Yuha Basin Drive Professional Guide
Detailed Trail Description from our Guidebook
"You will follow in the footsteps of prehistoric Native Americans, 18th-century Spanish explorers and settlers, 19th-century gold seekers and others who ventured through this intricately eroded sedimentary basin where dependable water once could be found at now-dry Yuha Well [N32°42.952' W115°52.619']. Ancient geoglyphs—abstract ground designs that Native Americans centuries, perhaps even thousands of years ago, created in the desert pavement above the basin—have been vandalized but restored. The geoglyphs, as well as the area’s ancient footpaths and prayer circles, remind modern visitors of the long human presence in this austere region.

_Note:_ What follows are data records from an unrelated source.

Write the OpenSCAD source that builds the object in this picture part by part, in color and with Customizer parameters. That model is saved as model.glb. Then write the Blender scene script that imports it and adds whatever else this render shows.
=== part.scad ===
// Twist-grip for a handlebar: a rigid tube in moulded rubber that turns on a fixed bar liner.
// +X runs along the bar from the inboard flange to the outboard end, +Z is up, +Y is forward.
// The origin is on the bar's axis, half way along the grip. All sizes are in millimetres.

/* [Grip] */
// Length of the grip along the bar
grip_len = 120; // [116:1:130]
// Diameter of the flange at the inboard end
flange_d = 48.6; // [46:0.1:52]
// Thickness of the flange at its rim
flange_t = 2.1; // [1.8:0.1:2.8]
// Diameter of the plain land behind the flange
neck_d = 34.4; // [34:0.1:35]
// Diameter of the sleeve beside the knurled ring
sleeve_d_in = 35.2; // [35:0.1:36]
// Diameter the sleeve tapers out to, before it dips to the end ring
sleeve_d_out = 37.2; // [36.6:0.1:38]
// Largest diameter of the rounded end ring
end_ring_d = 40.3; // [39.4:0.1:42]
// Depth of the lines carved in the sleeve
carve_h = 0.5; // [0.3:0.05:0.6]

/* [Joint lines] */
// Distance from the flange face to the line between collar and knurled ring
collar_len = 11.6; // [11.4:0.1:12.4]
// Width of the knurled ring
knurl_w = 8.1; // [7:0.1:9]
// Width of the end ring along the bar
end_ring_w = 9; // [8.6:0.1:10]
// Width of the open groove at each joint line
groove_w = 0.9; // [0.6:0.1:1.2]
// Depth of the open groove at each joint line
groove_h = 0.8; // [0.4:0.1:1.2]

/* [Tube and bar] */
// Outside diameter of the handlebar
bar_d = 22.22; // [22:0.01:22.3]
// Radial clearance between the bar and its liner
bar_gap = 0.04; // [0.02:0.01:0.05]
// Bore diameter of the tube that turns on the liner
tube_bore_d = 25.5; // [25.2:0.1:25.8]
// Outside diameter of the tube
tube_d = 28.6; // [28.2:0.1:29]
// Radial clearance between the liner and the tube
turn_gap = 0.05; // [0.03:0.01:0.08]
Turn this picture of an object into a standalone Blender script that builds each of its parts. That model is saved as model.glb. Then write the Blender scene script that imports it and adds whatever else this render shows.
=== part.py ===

They also demonstrate how long signs of human activity remain visible in the desert. The basin includes a stretch of the Juan Bautista de Anza National Historic Trail (EC274), a 1,200-mile route that retraces the journey of the first Spanish settlers to make an overland expedition from Mexico to Northern California. In 1774 Anza led an exploratory expedition from Tubac, Sonora (in today’s southern Arizona) through Yuha Basin to Mission San Gabriel Arcángel, in today’s Montebello, California, in Los Angeles County. In 1775–1776 Anza led a colonizing expedition of about 240 men, women and children across the Yuha on a journey from Tubac to the mission at Monterey, California. Today, the maze of routes through the basin includes a segment of the California Back Country Discovery Trail (EC346), an evolving network of off-highway vehicle roads between Oregon and Mexico. Although this region is among the driest anywhere, the climate has changed over the ages, evidenced by the oyster, barnacle and other fossils in sediments laid down by an inland sea—2,000-squaremile Lake Cahuilla (a.k.a. Lake Leconte)—some 6 million years ago. Limited collecting of fossils for personal use is allowed."